The Legislature this week met its third-reading deadline for bills and joint resolutions to be passed from the opposite chamber.
We started the session with 1,987 House bills and joint resolutions filed; 503 of those made it out of House committees; 416 passed the full House and were sent to the Senate; 354 of those passed out of Senate committees; and 278 of those passed the full Senate.
So far, a total of 141 House measures and 183 Senate measures have been sent to the governor. He’s signed into law 79 House measures, vetoing two, and 101 Senate measures.
If bills are amended in the opposite chamber, they must return to their chamber of origin for final passage. If the chamber of origin accepts amendments on a bill, it can be sent to the governor. If the original chamber rejects amendments, the bill can still move to conference committee where members of the committee from both chambers work to come to an agreement on final language for the bill.

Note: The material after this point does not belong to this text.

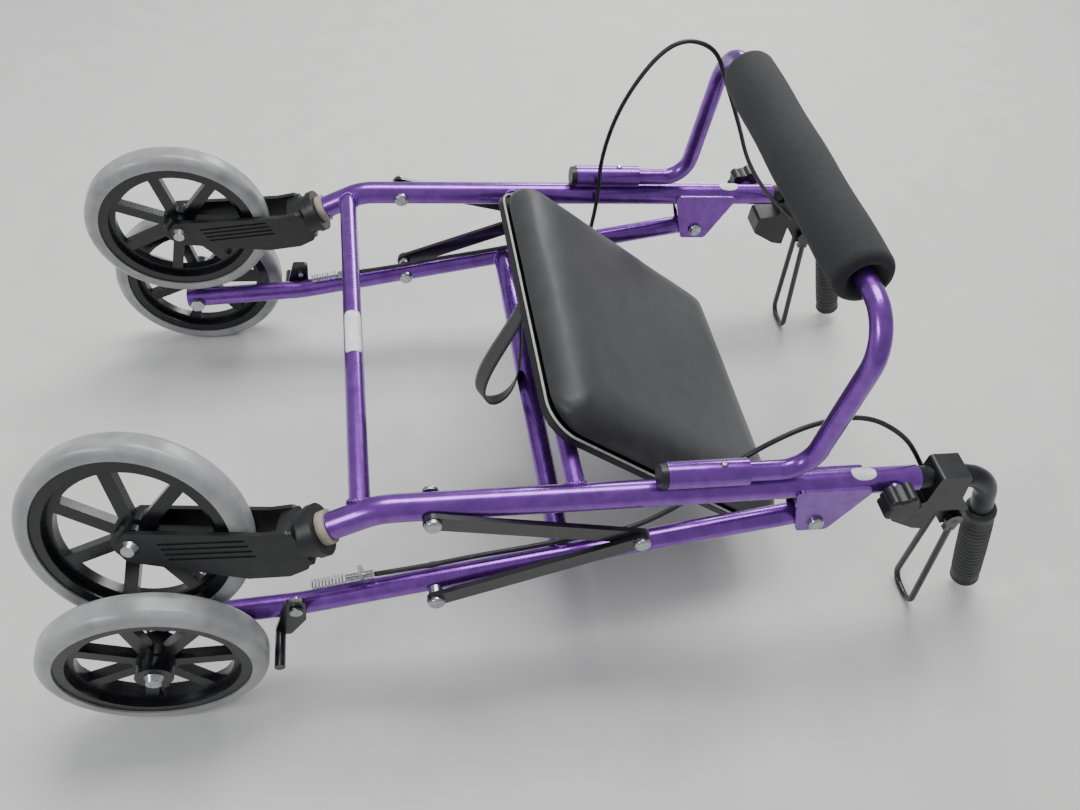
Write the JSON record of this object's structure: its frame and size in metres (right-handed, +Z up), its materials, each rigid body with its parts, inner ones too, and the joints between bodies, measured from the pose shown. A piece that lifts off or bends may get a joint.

Honestly, many bills die in conference committee, but some are passed and come back to the chambers for final approval before moving to the governor.
The two weeks leading up to a deadline are filled with long days and sometimes long nights as we hear, question and debate multiple measures in the chamber. This week, I presented 35 of the 185 Senate bills heard in the House. It was exhausting, but we were able to pass needed legislation.
I want to highlight one of the bills the House passed this week. Senate Bill 229 would correct funding disparities for traditional public schools in low property value areas while addressing the needs of brick-and-mortar charter schools.
The State Board of Education recently settled a lawsuit that would have allowed local funding sources, including ad valorem taxes, to go to state charter schools. The board’s decision was made in part because charter schools are paid less per student than traditional schools. Charter schools also can’t pass bonds for building needs.
The problem was this would have shifted tens of millions of dollars away from traditional schools. We realize brick-and-mortar public charters need building funds, but, we don’t want to take the money from other schools.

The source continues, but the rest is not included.